Proof: First we note by the same reason that $(f,R_{i\theta}A)\in\mathcal U\mathcal H$ as in last blog, we have $(f,A^{(E+i\epsilon-v)})\in\mathcal U\mathcal H$. Thus there is invariant section $u^{\epsilon}:X\rightarrow \mathcal H$ which is the unstable direction. There are different ways to calculate Lyapunov exponents of cocylce dynamics via invaiant section of corresponding projective dynamics. We use the following: $-\frac{1}{2}$ of the contraction rate measured in $Poincar\acute e$ metric of mobius transformation at $u^{\epsilon}$. In our case we need to consider the following composition of map. Let $\mathbb H_{\epsilon}=\{E:\Im E>\epsilon\}$ with standard $Poincar\acute e$ metric, then the composition is

$\mathbb H\overset{A^{(E+i\epsilon-v)}}{\longrightarrow}\mathbb H_{\epsilon}\overset{i_{\epsilon}}{\longrightarrow}\mathbb H,$

where the first map is a isometry and the second one (which is the inclusion map) is a contraction. Thus we consider the contraction of the second map at invariant section. Then the Lyapunov exponents is given by

$L(E+i\epsilon)=-\frac{1}{2}\int_X\ln(1-\frac{\epsilon}{\Im u^{\epsilon}})d\mu.$

For simplicity, let me first assume that:

$\lim\limits_{\epsilon\rightarrow 0}u^{\epsilon}(x)$ exists for $a.e. x$ and we denote it by $u(x)$.
(then obviously, $u(x)$ is invariant for a.e. $x$, i.e. $A^{(E-v)}(x)\cdot u(x)=u(f(x))$ for a.e.$x$.)

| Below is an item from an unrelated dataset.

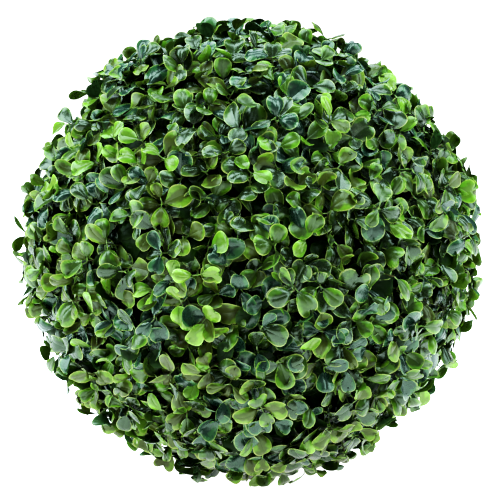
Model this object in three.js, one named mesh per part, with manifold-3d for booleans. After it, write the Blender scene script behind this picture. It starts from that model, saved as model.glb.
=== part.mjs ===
// Artificial box topiary ball, 380 mm across its leaf tips. It is two half balls of moulded leaf sprays that
// meet at the equator, carried on a short upright stem. Millimetres, +Z up, origin at the middle of the
// stem's flat cut, which stands on level ground.
import * as THREE from "three";
import { mergeVertices } from "three/addons/utils/BufferGeometryUtils.js";
import Module from "manifold-3d";

const wasm = await Module();
wasm.setup();

// Driving sizes of the ball. Radii are from its centre.
const BALL_RADIUS = 190; // to the outermost leaf tips
const CENTRE = new THREE.Vector3(0, 0, BALL_RADIUS); // the lowest tips just reach the ground
const CORE_RADIUS = 169; // the dense inside of the clipped crown
const CORE_DETAIL = 5;
const CLEAR = 0.3; // between pieces that meet, and a leaf keeps as much from the joint of the halves
const ROOM_SIDE = 3 * BALL_RADIUS; // of the box that a half is cut out with

// Driving sizes of a shoot: a three-sided twig that carries a whorl of leaves, each standing for one spray.
const SHOOTS = 160;
const GOLDEN_ANGLE = Math.PI * (3 - Math.sqrt(5));
const SHOOT_SHIFT = 4; // how far a shoot may stand from its even place
const SEAM_MARGIN = 4; // from a shoot's axis to the joint
const TWIG_ROOT_RADIUS = 163; // sunk in the core
const TWIG_TIP_RADIUS = 179;
const TWIG_THICK = 3.2;
const TWIG_THIN = 2.2;
const TWIG_SIDES = 3;

// Driving sizes of a leaf
const LEAF_SIDES = 5;
const LEAF_LENGTH = [34, 41];
const LEAF_WIDTH_SHARE = 0.82; // of its length
const LEAF_THICK = 1.4;
const LEAF_CUP = 2.6; // how far its middle lies under its rim
const LEAF_FULLNESS = 0.75; // under 1 its widest place is nearer its tip
const LEAF_BASE_RADII = [170.5, 173.5, 176.5]; // of the leaves of a shoot, each up to a shift further out
const LEAF_BASE_SHIFT = 1.5;
const LEAF_SUNK = 0.3; // past the twig's middle line
const LEAF_ROLL = 0.3; // radians either side
const LEAF_TIP_RADIUS = [184.5, BALL_RADIUS - 0.2];
const LEAF_TRIES = 9; // each turns it further from its even place and makes it smaller
const TRY_TURN = 0.17; // radians
const TRY_SIZE = 0.95;

// Driving sizes of the stem
const STEM_FOOT_RADIUS = 19;
const STEM_NECK_RADIUS = 13.5;
const STEM_FLARE_HEIGHT = 16;
const STEM_TIP_RADIUS = 10;
const STEM_TIP_HEIGHT = BALL_RADIUS + 40; // its tip stands in a socket in the upper half
const STEM_SIDES = 24;
const STEM_FLARE_STEPS = 5;

// What each repeatable number is for
const USE = { shiftX: 1, shiftY: 2, shiftZ: 3, whorl: 4, base: 5, tip: 6, roll: 7, length: 8 };
const WAVE_STEPS = { index: 12.9898, use: 78.233, leaf: 37.719 };
const WAVE_HEIGHT = 43758.5453;

// A repeatable number from 0 to 1 for each shoot, use and leaf: the fraction of a tall sine wave.
function share(index, use, leaf = 0) {
  const angle = index * WAVE_STEPS.index + use * WAVE_STEPS.use + leaf * WAVE_STEPS.leaf;
  const wave = Math.sin(angle) * WAVE_HEIGHT;
  return wave - Math.floor(wave);
}

function between([low, high], index, use, leaf) {
  return THREE.MathUtils.lerp(low, high, share(index, use, leaf));
}

// A geometry's closed shape as a solid, placed by a matrix.
function solidOf(geometry, matrix = new THREE.Matrix4()) {
  const bare = geometry.clone().applyMatrix4(matrix);
  bare.deleteAttribute("normal");
  bare.deleteAttribute("uv");
  const merged = mergeVertices(bare, 1e-4);
  return new wasm.Manifold(
    new wasm.Mesh({
      numProp: 3,
      vertProperties: merged.attributes.position.array,
      triVerts: new Uint32Array(merged.index.array),
    }),
  );
}

function geometryOf(solid) {
  const { numProp, numVert, vertProperties, triVerts } = solid.getMesh();
  const places = new Float32Array(numVert * 3);
  for (let i = 0; i < numVert; i++) {
    places.set(vertProperties.subarray(i * numProp, i * numProp + 3), i * 3);
  }
  const geometry = new THREE.BufferGeometry();
  geometry.setAttribute("position", new THREE.BufferAttribute(places, 3));
  geometry.setIndex(new THREE.BufferAttribute(triVerts, 1));
  geometry.computeVertexNormals();
  return geometry;
}

// The stem's radius at a height: a flare that dies out above the ground, on a long straight taper.
function stemRadius(height) {
  const taper = THREE.MathUtils.lerp(STEM_NECK_RADIUS, STEM_TIP_RADIUS, height / STEM_TIP_HEIGHT);
  const flare = Math.max(0, 1 - height / STEM_FLARE_HEIGHT) ** 2;
  return taper + (STEM_FOOT_RADIUS - STEM_NECK_RADIUS) * flare;
}

// The stem turned from its profile, or with a margin, the room that it needs.
function stemGeometry(margin = 0) {
  const heights = Array.from(
    { length: STEM_FLARE_STEPS + 1 },
    (_, i) => (STEM_FLARE_HEIGHT * i) / STEM_FLARE_STEPS,
  ).concat(CENTRE.z, STEM_TIP_HEIGHT);
  const profile = heights.map((z) => new THREE.Vector2(stemRadius(z) + margin, z));
  profile.unshift(new THREE.Vector2(0, -margin));
  profile[1].y -= margin;
  profile[profile.length - 1].y += margin;
  profile.push(new THREE.Vector2(0, STEM_TIP_HEIGHT + margin));
  return new THREE.LatheGeometry(profile, STEM_SIDES).rotateX(Math.PI / 2);
}

// The shoots stand at even places on a golden spiral round the ball, each shifted a little.
function shootDirection(index) {
  const height = 1 - (2 * index + 1) / SHOOTS;
  const ring = Math.sqrt(1 - height * height);
  const turn = index * GOLDEN_ANGLE;
  const shift = (use) => between([-SHOOT_SHIFT, SHOOT_SHIFT], index, use) / BALL_RADIUS;
  const direction = new THREE.Vector3(ring * Math.cos(turn), ring * Math.sin(turn), height);
  direction.add(new THREE.Vector3(shift(USE.shiftX), shift(USE.shiftY), shift(USE.shiftZ))).normalize();
  const least = SEAM_MARGIN / TWIG_TIP_RADIUS;
  if (Math.abs(direction.z) < least) {
    direction.z = direction.z < 0 ? -least : least;
    direction.normalize();
  }
  return direction;
}

// Unit vectors along the surface at a shoot: eastward and northward.
function surfaceAxes(outward) {
  const east = new THREE.Vector3(-outward.y, outward.x, 0).normalize();
  const north = new THREE.Vector3().crossVectors(outward, east);
  return { east, north };
}

function twigSolid(outward) {
  const height = TWIG_TIP_RADIUS - TWIG_ROOT_RADIUS;
  const twig = new THREE.CylinderGeometry(TWIG_THIN, TWIG_THICK, height, TWIG_SIDES);
  const turn = new THREE.Quaternion().setFromUnitVectors(new THREE.Vector3(0, 1, 0), outward);
  const middle = outward.clone().multiplyScalar(TWIG_ROOT_RADIUS + height / 2).add(CENTRE);
  return solidOf(twig, new THREE.Matrix4().compose(middle, turn, new THREE.Vector3(1, 1, 1)));
}

// A leaf with its base at the origin, its tip along +X and its cupped face up. It is a flat double pyramid:
// a five-sided rim, narrow at the base, with a point above and one below its sunk middle.
function leafGeometry(length) {
  const blade = new THREE.SphereGeometry(1, LEAF_SIDES, 2);
  const place = blade.attributes.position;
  const furthest = 1 + Math.cos(Math.PI / LEAF_SIDES);
  const widest = Math.sin((2 * Math.PI) / LEAF_SIDES);
  for (let i = 0; i < place.count; i++) {
    const along = length * ((place.getX(i) + 1) / furthest) ** LEAF_FULLNESS;
    const across = (place.getZ(i) / widest) * length * (LEAF_WIDTH_SHARE / 2);
    const above = Math.round(place.getY(i)); // 1 or -1 at the points, 0 on the rim
    const up = (above * LEAF_THICK) / 2 - Math.abs(above) * LEAF_CUP;
    place.setXYZ(i, along, -across, up);
  }
  return blade;
}

// Where a leaf of a shoot goes at one try: it leaves the twig at its base radius and rises until its tip
// reaches the clipped surface, which fixes its slope.
function leafMatrix(index, leaf, outward, length, tried) {
  const { east, north } = surfaceAxes(outward);
  const aside = (tried % 2 ? 1 : -1) * tried * TRY_TURN;
  const turn = 2 * Math.PI * (share(index, USE.whorl) + leaf / LEAF_BASE_RADII.length) + aside;
  const away = east.multiplyScalar(Math.cos(turn)).addScaledVector(north, Math.sin(turn));
  const base = LEAF_BASE_RADII[leaf] + LEAF_BASE_SHIFT * share(index, USE.base, leaf);
  const tip = between(LEAF_TIP_RADIUS, index, USE.tip, leaf);
  const slope = Math.asin((tip ** 2 - base ** 2 - length ** 2) / (2 * base * length));
  const along = away.clone().multiplyScalar(Math.cos(slope)).addScaledVector(outward, Math.sin(slope));
  const face = outward.clone().multiplyScalar(Math.cos(slope)).addScaledVector(away, -Math.sin(slope));
  face.applyAxisAngle(along, between([-LEAF_ROLL, LEAF_ROLL], index, USE.roll, leaf));
  const side = new THREE.Vector3().crossVectors(face, along);
  const start = outward.clone().multiplyScalar(base).addScaledVector(along, -LEAF_SUNK).add(CENTRE);
  return new THREE.Matrix4().makeBasis(along, side, face).setPosition(start);
}

const stemRoom = solidOf(stemGeometry(CLEAR));

// True if the leaf lies in its own half, inside the clipped ball and clear of the stem.
function hasRoom(leaf, half) {
  const { vertProperties } = leaf.getMesh();
  for (let i = 0; i < vertProperties.length; i += 3) {
    const fromCentre = new THREE.Vector3().fromArray(vertProperties, i).sub(CENTRE);
    if (fromCentre.z * half < CLEAR || fromCentre.length() > BALL_RADIUS) {
      return false;
    }
  }
  return leaf.intersect(stemRoom).isEmpty();
}

// The leaves of one shoot. Each is tried until it has room and crosses no leaf of another shoot, and one
// that never does is left out.
function growLeaves(index, outward, half, grown) {
  const reach = (2 * LEAF_LENGTH[1]) / BALL_RADIUS;
  const others = grown.filter((other) => other.outward.angleTo(outward) < reach);
  for (let leaf = 0; leaf < LEAF_BASE_RADII.length; leaf++) {
    for (let tried = 0; tried < LEAF_TRIES; tried++) {
      const length = between(LEAF_LENGTH, index, USE.length, leaf) * TRY_SIZE ** tried;
      const solid = solidOf(leafGeometry(length), leafMatrix(index, leaf, outward, length, tried));
      if (hasRoom(solid, half) && others.every((other) => solid.intersect(other.solid).isEmpty())) {
        grown.push({ solid, outward });
        break;
      }
    }
  }
}

// One half of the crown: half of the core, cut clear of the stem, and the shoots that stand out of it.
function foliageSolid(half) {
  const room = new THREE.BoxGeometry(ROOM_SIDE, ROOM_SIDE, ROOM_SIDE);
  room.translate(0, 0, CENTRE.z + (half * (ROOM_SIDE + CLEAR)) / 2);
  const core = new THREE.IcosahedronGeometry(CORE_RADIUS, CORE_DETAIL).translate(0, 0, CENTRE.z);
  let mass = solidOf(core).intersect(solidOf(room)).subtract(stemRoom);
  const leaves = [];
  for (let index = 0; index < SHOOTS; index++) {
    const outward = shootDirection(index);
    const twig = twigSolid(outward);
    if (outward.z * half > 0 && twig.intersect(stemRoom).isEmpty()) {
      mass = mass.add(twig);
      growLeaves(index, outward, half, leaves);
    }
  }
  for (const leaf of leaves) {
    mass = mass.add(leaf.solid);
  }
  return mass;
}

const leafPlastic = new THREE.MeshStandardMaterial({ color: 0x4a7032, roughness: 0.4, metalness: 0 });
const stemPlastic = new THREE.MeshStandardMaterial({ color: 0x4b3a27, roughness: 0.7, metalness: 0 });

const ball = new THREE.Group();

function addPiece(name, geometry, material) {
  const mesh = new THREE.Mesh(geometry, material);
  mesh.name = name;
  ball.add(mesh);
}

addPiece("stem", geometryOf(solidOf(stemGeometry())), stemPlastic);
addPiece("foliage_upper_half", geometryOf(foliageSolid(1)), leafPlastic);
addPiece("foliage_lower_half", geometryOf(foliageSolid(-1)), leafPlastic);

export default ball;
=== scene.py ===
# Artificial box topiary ball: moulded leaf sprays on two lattice half shells round a short stem.
# The ball's sizes are in millimetres, in the frame's own axes, and the studio's are in metres. Each mesh
# is made in metres.
import math

import bpy
import numpy as np
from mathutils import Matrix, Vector


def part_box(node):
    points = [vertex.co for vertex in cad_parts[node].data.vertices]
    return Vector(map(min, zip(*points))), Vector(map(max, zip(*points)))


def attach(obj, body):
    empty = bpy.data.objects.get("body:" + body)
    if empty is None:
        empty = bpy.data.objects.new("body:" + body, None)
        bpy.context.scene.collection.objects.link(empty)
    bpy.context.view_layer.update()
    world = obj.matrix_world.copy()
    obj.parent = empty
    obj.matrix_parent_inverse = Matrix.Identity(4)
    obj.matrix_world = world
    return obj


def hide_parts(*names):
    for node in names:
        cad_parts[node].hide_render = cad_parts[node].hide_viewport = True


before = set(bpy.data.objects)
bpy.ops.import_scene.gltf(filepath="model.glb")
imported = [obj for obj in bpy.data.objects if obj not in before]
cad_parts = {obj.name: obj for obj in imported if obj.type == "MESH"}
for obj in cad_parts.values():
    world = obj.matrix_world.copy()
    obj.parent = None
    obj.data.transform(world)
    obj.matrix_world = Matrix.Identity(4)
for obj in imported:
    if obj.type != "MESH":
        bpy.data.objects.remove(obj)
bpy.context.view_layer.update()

MM = 0.001
HALVES = {"upper": 1, "lower": -1}
SEAM_HEIGHT = (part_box("foliage_upper_half")[0].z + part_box("foliage_lower_half")[1].z) / 2 / MM
BALL_RADIUS = SEAM_HEIGHT  # the ball stands on the ground on its lowest leaf tips
CENTRE = np.array([0, 0, SEAM_HEIGHT])
GOLDEN_ANGLE = math.pi * (3 - math.sqrt(5))
SEED = 41
SMOOTH_UP_TO = math.radians(60)  # edges sharper than this stay sharp

# Shoots, as in the part's source: they stand on a golden spiral, each shifted a little
SHOOTS = 160
SHOOT_SHIFT = 4
USE = {"shift_x": 1, "shift_y": 2, "shift_z": 3, "whorl": 4}
WAVE_STEPS = {"index": 12.9898, "use": 78.233}
WAVE_HEIGHT = 43758.5453

# Sprigs: each shoot forks into one straight on and the others in the directions of its whorl
FORKS = 5
FORK_REACH = 25
EVEN_SPACING = 22  # sprigs closer than this push each other apart
EVEN_ROUNDS = 16
EVEN_STEP = 0.25
MOST_LEAN = 0.5  # the tangent of a sprig's greatest lean from straight out
MISSING_SPRIGS = 0.065
TIP_REACH = 190  # the mean distance from the centre to a sprig's furthest leaf tip
SHOOT_SPREAD = 3.9  # the standard deviation of that from shoot to shoot
SPRIG_SPREAD = 3.2  # and from sprig to sprig of one shoot
LEAST_REACH, MOST_REACH = 180, 196
FIRST_DEPTH = 8  # a sprig's tip starts this far inside its reach
SETTLING_ROUNDS = 6
LOW_SPRIGS = -0.8  # a sprig that points lower than this
GROUND_GAP = 0.8  # stays this far above the ground
STEM_ROOM = 0.8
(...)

Assuming this, we have the following straightforward estimate via Fatou’s lemma and our assumption in Lemma :

$\frac{1}{2}\int_X\frac{1}{\Im u}d\mu\leq\liminf\limits_{\epsilon\rightarrow 0}-\frac{1}{2\epsilon}\int_X\ln(1-\frac{\epsilon}{\Im u^{\epsilon}})d\mu=O(1)<\infty.$

Since $u(f(x))=E-v(x)-\frac{1}{u(x)}$, we have

$\frac{1}{2}\int_X\frac{1}{\Im u}d\mu=\frac{1}{2}\int_X\frac{1}{\Im u(f(x)}d\mu=\frac{1}{2}\int_X\frac{|u|^2}{\Im u}d\mu<\infty$.

Hence

$\int_X\frac{1+|u|^2}{\Im u}d\mu<\infty.$

Let $\phi(u)=\frac{1+|u|^2}{\Im u}$. Now we define $B:X\rightarrow SL(2,\mathbb R)$ such that $B(x)\cdot u=i,$ thus $B(f(x))A(x)B(x)^{-1}\cdot i=i$ which implies $B(f(x))A(x)B(x)^{-1}\in SO(2,\mathbb R)$. On the other hand, it’s easy to see for quite general reason $\|B(x)\|_{HS}^2=\phi(u).$ Thus $\int_X\|B(x)\|_{HS}^2d\mu<\infty.$
Here for $A=\begin{pmatrix}a&b\\c&d\end{pmatrix}\in SL(2,\mathbb R),$ $\|A\|_{HS}^2$ is the Hilbert-Schmit norm of $A$ which is just $a^2+b^2+c^2+d^2.$ It’s easy to see that if $A\cdot z=i,$ then $\|A\|_{HS}^2=\phi(z)$. Since all norms of $SL(2,R)$ are equivalent, we complete the proof of the Lemma up to the assumption.    $\square$

To get around the assumption, we need conformal barycenter, which is a Borelian function $\mathcal B:\mathcal M\rightarrow\mathbb H,$ where $\mathcal M$ is the space of probability measures on $\mathbb H.$ This function is equivariant with respect to $SL(2,\mathbb R)$ change of coordinates. i. e. for

$A\in SL(2,\mathbb R), \nu\in\mathcal M,$ we have $\mathcal B(A_*\nu)=A\cdot\mathcal B(\nu).$

Now let’s consider the probability measures $\nu_{\epsilon}=\mu\otimes\delta_{u^{\epsilon}}$ on $X\times\overline{\mathbb H}$. Then there is a subsequence converging to some $\nu=\mu\otimes\nu_x$ such that $\int_{X\times\overline{\mathbb H}}\phi d\nu<\infty$. Then apply conformal barycenter to $\nu_x$, we get a point $u(x)=\mathcal B(\nu_x)\in\mathbb H$ such that $u$ is an invariant section and

$\int_X\phi(u(x))d\mu=\int_{X\times\overline{\mathbb H}}\phi d\delta_{u(x)}d\mu\leq\int_{X\times\overline{\mathbb H}}\phi d\nu<\infty.$

Now we can construct the map $B$ as  in the proof of lemma.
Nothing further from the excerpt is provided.